Before the traumatic experience, the 55-year-old Westfield had been sheltering at work for almost three hours with her daughter and grandchildren as her phone was exploding with tornado warnings every few minutes, she said.

When she slammed on the brakes, a truck driver behind her started honking the horn, wanting to get past her.

“I started beeping my horn, like, ‘don’t go, don’t go!’” Westfield said. “He went around me, I put the car in reverse, and I just flew backwards as fast as I could, screaming, and just kept going until I saw it (the tornado) was kind of going off to the left.”

When it seemed safe, Westfield drove her daughter and grandchildren to their home, which is down the street from where she would later encounter the tornado forming on Winter Garden Parkway.
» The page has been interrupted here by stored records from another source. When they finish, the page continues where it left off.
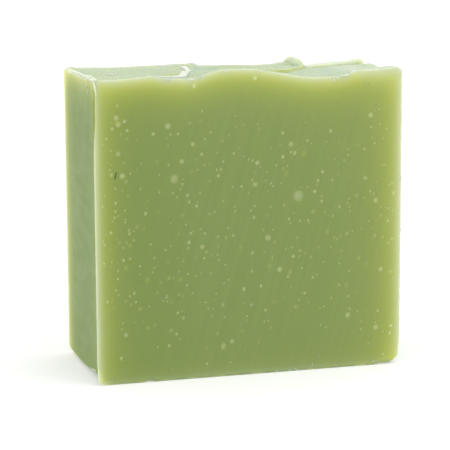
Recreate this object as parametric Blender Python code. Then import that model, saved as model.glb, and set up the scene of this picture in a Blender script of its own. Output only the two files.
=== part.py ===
"""A hand-cut bar of cold-process shaving soap, standing on its mould floor.

The bar is one slice across a poured loaf, so it is one solid. Left and right are the mould's walls,
the bottom is the mould's floor, front and back are the cutter's two planes, and the top is the open
face of the loaf, where the thick batter set in soft folds. Units are metres, +Z is up, and the origin
is at the middle of the bottom. Sizes below are in millimetres until MM scales them.
"""

import math

import bmesh
import bpy
import numpy as np

MM = 0.001

WIDTH = 70.0  # between the mould's walls, along X
THICKNESS = 31.8  # between the two cuts, along Y
FLOOR_RADIUS = 2.5  # the mould's rounded corner, where its walls meet its floor
CUT_EDGE = 0.25  # the small break along the edges that the cutter left
RIM_RADIUS = 1.2  # the soft corner where the top meets a mould wall
STOCK_HEIGHT = 72.0  # the slice before its top is shaped

# The top's height above the floor, as (x, z) points along three lines across the bar.
FRONT_LINE = (
    (-35.0, 67.1), (-31.0, 66.95), (-28.5, 67.1), (-25.8, 67.25), (-22.4, 67.4), (-20.6, 66.95),
    (-19.0, 66.75), (-16.6, 66.65), (-14.0, 66.42), (-12.0, 66.72), (-9.8, 67.5), (-7.1, 68.1),
    (-3.4, 68.3), (1.6, 68.0), (7.4, 66.85), (12.0, 66.0), (16.2, 65.7), (21.0, 65.9),
    (24.5, 66.5), (28.0, 66.75), (31.0, 67.0), (33.2, 67.4), (35.0, 67.3),
)
MIDDLE_LINE = (
    (-35.0, 66.75), (-30.0, 66.5), (-20.0, 66.5), (-12.0, 66.45), (-8.0, 66.1), (-2.0, 67.0),
    (6.0, 66.7), (12.0, 66.1), (16.0, 65.6), (20.0, 65.4), (25.0, 65.4), (30.0, 65.75), (35.0, 66.05),
)
BACK_LINE = (
    (-35.0, 66.5), (-33.0, 66.4), (-30.0, 66.35), (-24.0, 66.15), (-17.0, 66.2), (-12.0, 66.2),
    (-5.5, 66.0), (-3.8, 65.5), (-1.0, 65.5), (4.0, 65.35), (8.0, 65.25), (14.0, 65.3), (22.0, 64.75),
    (27.0, 64.9), (31.0, 65.1), (33.0, 64.95), (35.0, 65.6),
)

# Layers of batter folded over the ones below. Each has the path of its edge, with the layer on the
# path's left, its thickness along that path, how far it runs on before it thins out, the width of its
# riser and the height of the rolled lip along the edge.
LAYERS = (
    {   # the long fold that ends in the curl, left of the middle
        "path": ((-4.0, 18.0), (-5.0, 15.0), (-7.6, 11.3), (-8.2, 6.6), (-9.6, 0.0), (-11.4, -5.5),
                 (-14.0, -9.6), (-17.5, -13.2), (-22.5, -15.7), (-26.0, -17.5)),
        "thickness": ((0.0, 0.5), (0.3, 0.35), (0.6, 0.35), (0.8, 0.2), (1.0, 0.0)),
        "reach": 9.0, "riser": 0.55, "lip": 0.22,
    },
    {   # the middle fold, which laps over the basin and ends in the knob at the back
        "path": ((-1.0, -18.0), (2.5, -15.6), (5.2, -14.6), (7.8, -13.2), (10.0, -10.0), (12.0, -5.6),
                 (14.5, -0.8), (17.4, 3.4), (20.0, 7.6), (21.3, 12.0), (21.6, 18.0)),
        "thickness": ((0.0, 0.0), (0.12, 0.1), (0.24, 0.6), (0.45, 0.45), (0.7, 0.42), (1.0, 0.55)),
        "reach": 12.0, "riser": 0.5, "lip": 0.08,
    },
    {   # the fold along the back edge, right of the knob
        "path": ((19.0, 12.4), (21.5, 11.6), (25.0, 11.2), (29.0, 11.0), (33.0, 10.2), (38.0, 8.4)),
        "thickness": ((0.0, 0.0), (0.2, 0.45), (0.6, 0.7), (0.85, 1.1), (1.0, 1.15)),
        "reach": 60.0, "riser": 0.9, "lip": 0.05,
    },
    {   # the low step up to the right front corner
        "path": ((31.5, 6.0), (29.5, 2.0), (27.6, -3.0), (25.8, -8.5), (24.2, -12.5), (22.9, -16.0),
                 (22.4, -18.5)),
        "thickness": ((0.0, 0.0), (0.3, 0.1), (0.7, 0.4), (0.9, 0.55), (1.0, 0.55)),
        "reach": 5.0, "riser": 1.0, "lip": 0.08,
    },
)

# Soft mounds on the top: centre x, y, half sizes along and across, height, turn in degrees, and how
# gently the sides run out.
MOUNDS = (
    (19.8, 16.0, 2.5, 7.0, 1.6, 0.0, 0.95),  # the knob that breaks the back edge
    (17.2, 15.2, 2.9, 5.0, 0.5, 0.0, 1.2),  # its long left shoulder
    (33.6, 12.2, 4.0, 2.6, 0.22, 90.0, 0.9),  # the end of the back fold, at the right wall
    (34.0, 2.2, 5.0, 3.2, 0.5, 90.0, 1.2),  # a low swell on the right wall
    (-33.9, 14.2, 1.8, 2.0, 0.35, 0.0, 1.5),  # the raised back left corner
    (-34.4, -10.4, 3.4, 0.9, 0.45, 90.0, 1.5),  # a flake pressed up on the left rim
    (-16.1, -6.8, 4.6, 1.5, -0.45, 33.0, 1.5),  # the groove behind the curl
    (-8.0, -7.0, 2.6, 1.5, -0.25, 60.0, 1.5),  # the hollow right of the curl
    (-13.2, -9.0, 6.5, 1.2, 0.4, 56.0, 1.0),  # the thin curl near the front cut
)

COLUMNS = 116
ROWS = 44
GRID_MARGIN = 1.5  # how far the top's cutter reaches past the slice
LIP_WIDTH = 0.45  # of the rolled lip along a fold's edge
FULL_LIP = 0.2  # the fold thickness at which its lip is whole
PATH_STEPS = 12  # points between two neighbours of a fold's path
COLUMN_CROWDING = 0.45  # 0 spaces the columns evenly, 1 crowds them towards the mould walls


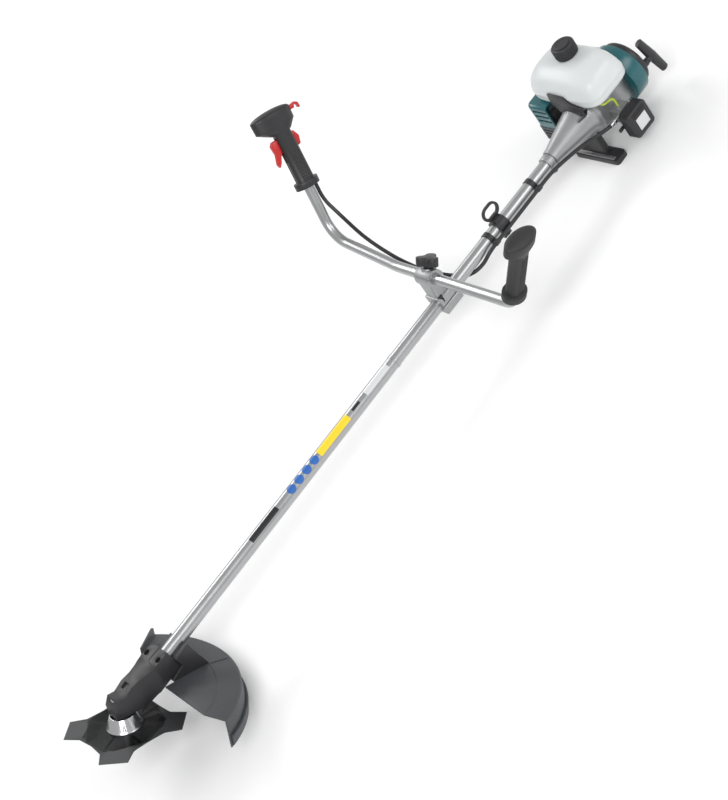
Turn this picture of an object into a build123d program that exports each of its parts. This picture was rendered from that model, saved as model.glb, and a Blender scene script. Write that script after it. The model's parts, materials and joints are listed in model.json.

She then started her trip home to Spanish Lakes, about three miles away, but only made it about a mile until she saw debris flying in the air.

Westfield floored the car backward until she reached the end of the road, desperately trying to get home to her husband, with whom she stayed on the phone during the chaotic car ride. She quickly realized she couldn’t take the turn she needed to get home.

“I looked and the gas pumps and the roof were gone at the gas station. I looked left, and two 18-wheelers had blown out of the Dollar General parking lot,” Westfield said. Still on the line with her husband, she yelled at him to take cover and get down on the floor as he heard the tornado heading his way.

“He heard me going through it, and I told him I’m safe, I got through it, and then it came straight into our community,” she said.

Westfield was still in a panic, desperately worried about her family, when she decided to take shelter at a nearby pizzeria called Nino’s, she said. The owner and his son then offered to rescue her husband from their home and went to check on her daughter and grandchildren, she continued.

In her Facebook post, attempting to find Westfield, Clarke said, “I swear I heard you scream get inside.”

“Within seconds of running into our home and grabbing our children off the couch, our house started shaking, my ears started popping, the dogs started howling and whining,” Clarke wrote. “For 15 seconds, my world froze as I heard the loudest rumbling noise go across the house.”

Before last week, Westfield didn’t know Clarke and her husband. But now, they all feel like they’ve gotten new family members.

After seeing Clarke’s Facebook post, the two met in person – and their bond was already palpable. Westfield and Clarke intend on staying friends, already making plans to barbecue in the driveway where the fateful encounter occurred.

“I’m a woman who panicked and fight or flight kicked in,” Westfield said. “I could have been home at that time … So obviously, I was supposed to drive by their house at that time and alert them to get inside to their kids.”